COLLEGEVILLE, Minn. – The MIAC regular season was ending on Saturday afternoon, with Concordia and St. John’s playing to finish as runner-up and with the expectation of being included in the NCAA Division III’s 32-team bracket when it is announced on Sunday.

St. Thomas had given the lone losses of the season to Concordia and St. John’s, guaranteeing itself the automatic MIAC bid. The Tommies were in Northfield to play St. Olaf and complete another unbeaten run through the league schedule.

There were two more season-enders: Hamline at Bethel and Carleton at Gustavus Adolphus. These were curiosities as to whether Carleton would conclude a winless season and if Hamline would take another whipping from the first division of the MIAC.

Hamline had lost 45-0 to Concordia, 72-6 to St. John’s and 84-0 to St. Thomas. Carleton lost 63-0 to St. Thomas, 49-0 to Bethel, 35-12 to Concordia and 35-0 to St. John’s (in the mud).

The Knights also lost to Hamline in the battle for eighth place. And both Carleton and Hamline lost non-conference games to Macalester, which stopped playing football in the MIAC in 2001 because of an inability to complete.

There are numerous people who want to hold St. Thomas and St. John’s (in particular) responsible for closing the gates of mercy vs. the bottom dwellers in the MIAC.

The real problem is teams at the bottom of the league that don’t belong on the same field as those at the top.

St. Thomas has become a dominant force, and St. John’s, Concordia and Bethel have proved capable of challenging in this decade. Gustavus can be classified as the middle program in the standings, and Augsburg, St. Olaf, Hamline and Carleton make up the second division.

Augsburg enters each season with a chance to win half of its conference games, and so does St. Olaf, now that the administration has resumed taking at least a modest interest in its football program.

But what happens to the MIAC if Hamline and Carleton say enough of this nonsense and decide to give up football, or seek another alternative, such as football-only membership in the UMAC.

Macalester managed to get into the Midwest Conference four years ago, but that league has stated that it is not interested in admitting more football-only schools.

Jason Verdugo is the Hamline athletic director. He has been aggressive in hiring coaches (Natalie Darwitz in women’s hockey, for instance) and trying to compete in the D-III arms race against schools with much-greater resources.

The Hamline baseball team has a clubhouse and is playing its home games at CHS Field, the Saints’ wonderful ballpark in downtown St. Paul. Starting in January, the Pipers’ hockey teams also will be playing home games downtown at the new Wild practice facility.
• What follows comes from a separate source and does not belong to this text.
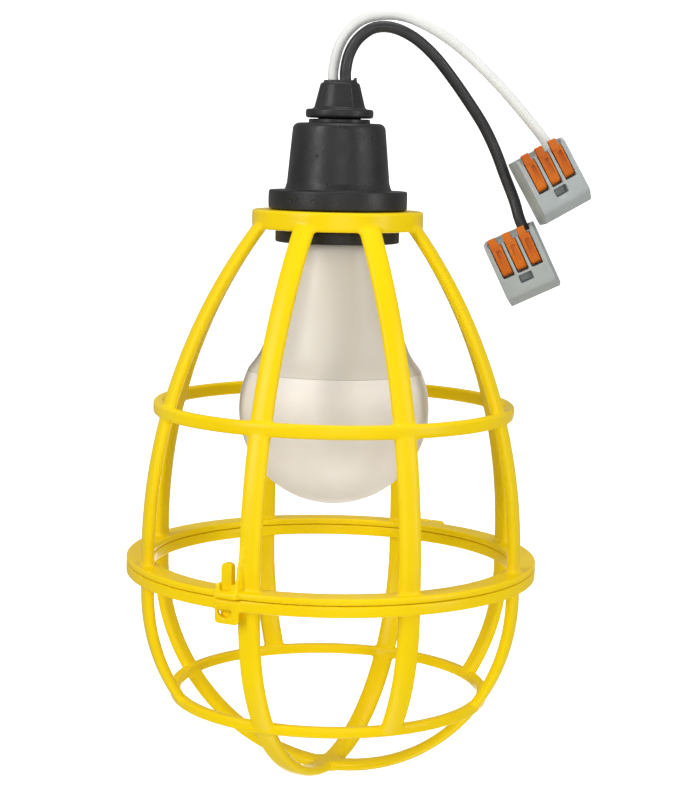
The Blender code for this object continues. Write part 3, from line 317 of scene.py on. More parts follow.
def finish_of(name, colour, tint, rough, grain, bump, metallic=0.0, pits=0.0, edge=None,
              stretch=(1.0, 1.0, 1.0), **sockets):
    """A moulded or metal finish: uneven colour and gloss, fine grain, pits and lighter edges.

    rough is (low, high) roughness, grain the grains per metre of the finest relief, bump its
    strength, pits the strength of small round pits, and edge the colour that worn edges take.
    """
    made = bpy.data.materials.new(name)
    made.use_nodes = True
    tree = made.node_tree
    shader = tree.nodes["Principled BSDF"]
    shader.inputs["Metallic"].default_value = metallic
    for socket, value in sockets.items():
        shader.inputs[socket.replace("_", " ")].default_value = value
    at = tree.nodes.new("ShaderNodeTexCoord")
    cloud = noise(tree, at, grain / 12, 4.0, stretch)
    tone = blend(tree, ramp(tree, cloud, 0.35, 0.68, 0.0, 1.0), colour, tint)
    if edge:
        geometry = tree.nodes.new("ShaderNodeNewGeometry")
        worn = tree.nodes.new("ShaderNodeMapRange")
        worn.inputs["From Min"].default_value = 0.53
        worn.inputs["From Max"].default_value = 0.62
        worn.inputs["To Max"].default_value = 0.5
        link(tree, geometry, "Pointiness", worn, "Value")
        tone = blend(tree, worn, tone, edge)
    tree.links.new(tone.outputs[2], shader.inputs["Base Color"])
    smear = noise(tree, at, grain / 5, 5.0, stretch)
    link(tree, ramp(tree, smear, 0.3, 0.7, *rough), 0, shader, "Roughness")
    relief = tree.nodes.new("ShaderNodeBump")
    relief.inputs["Strength"].default_value = bump
    relief.inputs["Distance"].default_value = 0.0003
    link(tree, noise(tree, at, grain, 4.0, stretch), 0, relief, "Height")
    if pits:
        holes = tree.nodes.new("ShaderNodeTexVoronoi")
        holes.inputs["Scale"].default_value = 260.0
        link(tree, at, "Object", holes, "Vector")
        sunk = tree.nodes.new("ShaderNodeBump")
        sunk.inputs["Strength"].default_value = pits
        sunk.inputs["Distance"].default_value = 0.0004
        where = noise(tree, at, 90.0, 1.0)
        depth = tree.nodes.new("ShaderNodeMath")
        depth.operation = "MULTIPLY"
        link(tree, ramp(tree, holes, 0.0, 0.16, -1.0, 0.0), 0, depth, 0)
        link(tree, ramp(tree, where, 0.52, 0.6, 0.0, 1.0), 0, depth, 1)
        link(tree, depth, 0, sunk, "Height")
        link(tree, sunk, "Normal", relief, "Normal")
    link(tree, relief, "Normal", shader, "Normal")
    return made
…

“I communicate with the other ADs, including Macalester, and we all appreciate that there’s a chance to be competitive in nearly all sports,’’ Verdugo said. “I don’t think any school would be interested in losing those opportunities because of football.’’

What’s the solution then … since getting beaten 72-6 and 84-0 in a period of three games doesn’t seem to be it?

“I think one thing we should do is to take a look at roster sizes,’’ Verdugo said. “St. John’s has had 198 (180 now), St. Thomas was at 130, and Bethel and Concordia also have large numbers.

“Putting a limit on roster size should be worth a discussion, if nothing else.’’

The travel squads in the MIAC are limited to 60 players. A St. John’s assistant coach told me that the Johnnies’ traveling squad when it played at Hamline was a greater number than the Pipers had in uniform for the home game.

Hamline started practice with 75 players a couple of years ago; that number was 65 this summer, and now it’s in the 50s.

“There’s attrition at all schools,’’ Verdugo said. “St. Thomas has around 30 seniors, which is unbelievable, but that freshman class was close to 60 … by my analysis.’’

Verdugo pointed out there is a natural limit on player numbers in the scholarship classifications: 85 in FBS, 63 in FCS and 36 in Division II. Nearly all of the D-II scholarships are partials.

‘’There are walk-ons, obviously, but you can’t take an unlimited number of players at the scholarship schools,’’ Verdugo said. “As I said, all Division III schools have attrition, but when you’re starting at 130, like St. Thomas, or half that many at Hamline …

“I think that could be part of the answer for the talent imbalance. Even if the limit was 100; it’s a worth a discussion.’’

You wonder what the reactions of the powerhouses with the large numbers would be if this became the option:

Put a limit of 90 or 100 on your rosters to start a season, or a couple of schools are going to forget about football and pump all resources into sports that are competitive.

And then you have a seven-team league, with six conference games and a need to find four non-conference games for a complete schedule.

That certainly would make it worth a discussion. Something has to be considered, because 84-0 doesn’t work.